If your schedule is packed, the process needs to be operationally light. After the interview is recorded, get the transcript cleaned up, identify the best moments, choose the main themes, and assign each theme a purpose. One may be for SEO. One may be for social engagement. One may be for lead generation. One may support future speaking or PR.

Then batch the outputs. Edit all short clips at once. Write all social posts in one session. Turn the strongest topic into a standalone article. This is how one interview becomes a repeatable authority engine instead of another forgotten media mention.

For many high-level professionals, this is also the point where done-for-you support makes sense. Booking the right shows is only part of the value. The real return comes when the interview is turned into assets that keep attracting attention after publication.
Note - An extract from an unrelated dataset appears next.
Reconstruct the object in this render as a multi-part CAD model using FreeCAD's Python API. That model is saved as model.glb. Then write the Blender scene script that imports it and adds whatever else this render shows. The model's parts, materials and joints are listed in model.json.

That is one reason agencies like Podcast Cola often pair placement strategy with content repurposing support.

The real business case for repurposing interviews

The upside is not just more posts. It is more mileage from the effort you already made.

A single interview can help you stay visible on social, publish informed website content, strengthen search presence, support email marketing, and give your sales team better proof points. It can also reinforce market positioning. If you consistently repurpose interviews around the same strategic themes, your audience starts associating you with those ideas.

That said, there is an it depends factor here. Volume is not the goal. Relevance is. Ten average assets from a weak interview will not outperform three sharp assets from a strong one. Quality of placement still matters. Audience alignment still matters. Message discipline still matters.

That is why the smartest approach starts earlier than repurposing. Get booked on shows that reach the right audience, ask the right questions, and let you speak about the problems you want to be known for solving. When the interview is strategically aligned, the content almost takes care of itself.

Your next podcast interview should not end when the recording stops. If the conversation is good, it should keep selling your expertise long after the episode goes live.